Moving Knowledge into Action: Applying Social Marketing Principles to Crime Prevention
Homel, Peter, Carroll, Tom, Trends & Issues in Crime and Criminal Justice
This paper considers the potential application of social marketing principles to crime prevention. Social marketing has been a significant force in the public health field in Australia for more than two decades. It is a key component in the promotion of engagement in health protection behaviours, early detection programs and the promotion of individual health behaviour change. It is built on the application of evidence-based strategies and often, dual consumer/provider communication strategies. The process works to translate evidence-based knowledge about effective practice for key target groups in a way that enables them to take action to modify their own behaviour to achieve the most efficacious outcomes. The approach places a strong focus on formative research to gain a thorough understanding of the audience's perspective on the issue being addressed and to frame what is being promoted in a way that engages this audience and meets their needs. Careful consideration of environmental mediators and potential facilitators of the promoted behaviour are also strong features of social marketing strategies. The potential for the social marketing approach to be applied to crime prevention is examined through examples of older people and crime, and online grooming of young people using social networking sites.
General Manager, Research
During the late 1 990s and early 2000s, Britain undertook a large-scale project to reduce the rate of crime on a number of key indicators such as domestic burglary, motor vehicle theft and domestic violence, among other crime types. As part of this major national initiative, researchers were also carefully studying the effectiveness of the interventions that were being used in order to improve the repertoire of effective strategies (Homel et al 2004).
One of the intervention streams for the UK program was called the Reducing Burglary Initiative (RBI). The RBI involved around 60 demonstration projects in the three areas of England and Wales with the highest rates of domestic burglary (Hamilton-Smith 2004). A significant number of those projects (around 21) included at least some form of publicity designed to promote participation by householders in the planned schemes as well as some presumed deterrent message for potential burglars (Kodz & Pease 2003).
When analysing the impacts of the demonstration projects, the researchers found that publicising local crime prevention activity could, in itself, reduce burglaries (Johnson & Bowers 2003). Further, they noted that in 42 of the 60 schemes there was evidence suggesting that there had been a significant reduction in burglary in the three months immediately preceding actual implementation.
Johnson and Bowers (2003) attributed this reduction to the impact of the pre-publicity schemes associated with the introduction of the interventions and referred to it as an 'anticipatory benefit' effect.
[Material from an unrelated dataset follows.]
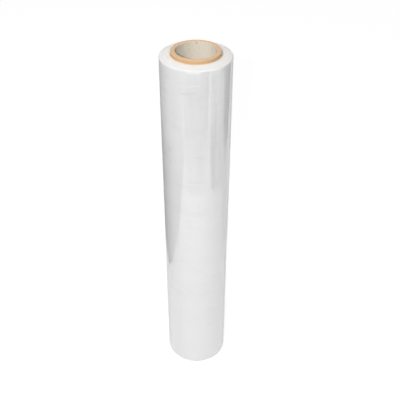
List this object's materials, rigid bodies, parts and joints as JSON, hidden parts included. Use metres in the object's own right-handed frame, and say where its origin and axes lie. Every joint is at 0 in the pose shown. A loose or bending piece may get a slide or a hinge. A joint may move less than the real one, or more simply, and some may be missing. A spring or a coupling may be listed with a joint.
{
  "type": "stretch wrap roll",
  "caption": "Hand roll of clear stretch film wound on a spiral-wound paper core that stands out at both ends, for wrapping pallets and parcels.",
  "frame": {"origin": "on the roll's axis, in the plane of the core's lower rim, which the roll stands on", "axes": "+Z along the roll's axis, upwards; +Y towards the side that the film's free end lies on, away from the picture's view"},
  "size_m": [0.089, 0.0891, 0.509],
  "materials": {
    "kraft_core": "matt spiral-wound kraft board with cut rims",
    "stretch_film": "glossy clear polyethylene film, milky where many turns lie on each other"
  },
  "bodies": {
    "root": {"paper_core": "kraft_core", "film_roll": "stretch_film"}
  },
  "joints": []
}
This interpretation was based on an earlier analysis by some other British researchers, Smith, Clarke and Pease (2002), who suggested that publicity about upcoming interventions impacted on offenders' perceptions of the availability of suitable opportunities to offend. In turn, this analysis was derived from an interpretation of the theories of offender behaviour such as Cornish and Clarke's (1986) Rational Choice Perspective and the crime triangle (Cohen & Felson 1979) that posits that a crime opportunity is a function of the presence of a suitable victim and a motivated offender, as well as the absence of capable guardian.
However, these explanations were focused on the behaviour of real and potential offenders, not their victims. An equally plausible explanation, the mechanisms of which are explored here, is that it was the householders who were motivated by the pre-program publicity to begin to think more actively about their circumstances as potential burglary victims and to undertake actions to prevent victimisation based on what they already knew they could and should do, but simply hadn't done already. …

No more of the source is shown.